Your order has to be more than $100 before you can get the discount and only on certain items in e-cigs.
So you're still going to pay R696 (current exchange rate) for whatever you're buying.


----------



## Avionknight (26/9/15)

oh...you actually went to tried get it? I did not try it myself


----------



## zadiac (26/9/15)

Yeah, I always do a mock order to check out shipping and deals. Not bad, but if you don't have the cash right now, it's not worth it. If you do it on payday, then it might be worth it. (If pay day falls on end of month like mine)


----------



## Avionknight (26/9/15)

Ya this kinda of promo would be best on payday, kinda tight strapped now. If i spend unnecessarily, my wife would be chasing me down my throat.
But thanks for the update


----------



## DoubleD (26/9/15)

zadiac said:


> Hahahaha.......that site is hilarious! The names they give the atomizers and drip tips......hahaha. Suction nozzle........hahaha I can't stop laughing!
> Cool deal though. Thanks for sharing! (can't stop laughing)




hahahahaha thank you for that


----------



## Avionknight (29/9/15)

Well, today is the last day. You get laughs and you get rebates. haha


----------



## zadiac (29/9/15)

Tomorrow is the last day. It says until 30 September.


----------



## Avionknight (3/10/15)

Guys off the topic, i want to know something if you guys are able to help me?
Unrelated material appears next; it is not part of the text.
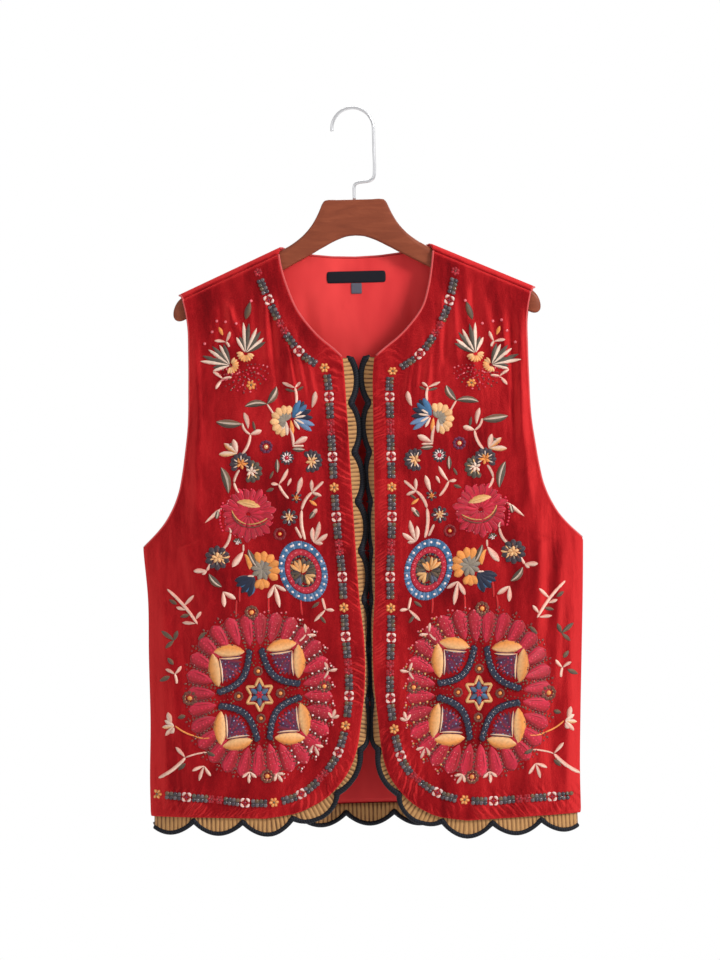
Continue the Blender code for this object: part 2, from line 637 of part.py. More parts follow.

Is this a authentic piece?







Its is price at $38.90 i think


----------



## zadiac (3/10/15)

Link is broken.


----------



## theyettie (3/10/15)

510 closed nipple... Huh?


----------



## zadiac (4/10/15)

Avionknight said:


> Guys off the topic, i want to know something if you guys are able to help me?
> 
> Is this a authentic piece?
> 
> ...



Depends on where you're buying it too. Your link is broken and where did you get that pic from? Fix the link and give a link where that device is being sold and then can we tell you if it's authentic or not.


----------



## Avionknight (5/10/15)

theyettie said:


> 510 closed nipple... Huh?





zadiac said:


> Depends on where you're buying it too. Your link is broken and where did you get that pic from? Fix the link and give a link where that device is being sold and then can we tell you if it's authentic or not.



Edited the link, sorry


----------



## zadiac (5/10/15)

You're still not telling us the name/link of the vendor. Looking at a pic can't necessarily tell us if it's authentic. Read my post again and then answer all of it, not just a part.


----------



## Avionknight (5/10/15)

http://www.madeinchina.com/pd/kange...arette-battery-can-display-power-white-117513

I was warned for posting the links...thats why @zadiac now i am skeptical and worried i get warned again...Cross my heart and fingers i don't get banned for this...


----------



## Avionknight (5/10/15)

By the way, i am asking this is because i check out kangertech main site, looks different...that is my main reason for asking if it is authentic..


----------



## zadiac (5/10/15)

Did you read that page carefully?






The word "imitation" kinda gives it away

Reactions: Winner 1


----------



## JacoV (5/10/15)

@Avionknight 
If you are already doubting this site, why buy from them ?
Rather look at different suppliers is this one is bugging you...

and remember, "_If_ it _seems too good to be true_, _it probably is_"

Reactions: Like 1


----------



## Avionknight (5/10/15)

Haha, shit i did not notice that word...

But it looks nice, i was too busy looking at the kangertech page doing double checks.


----------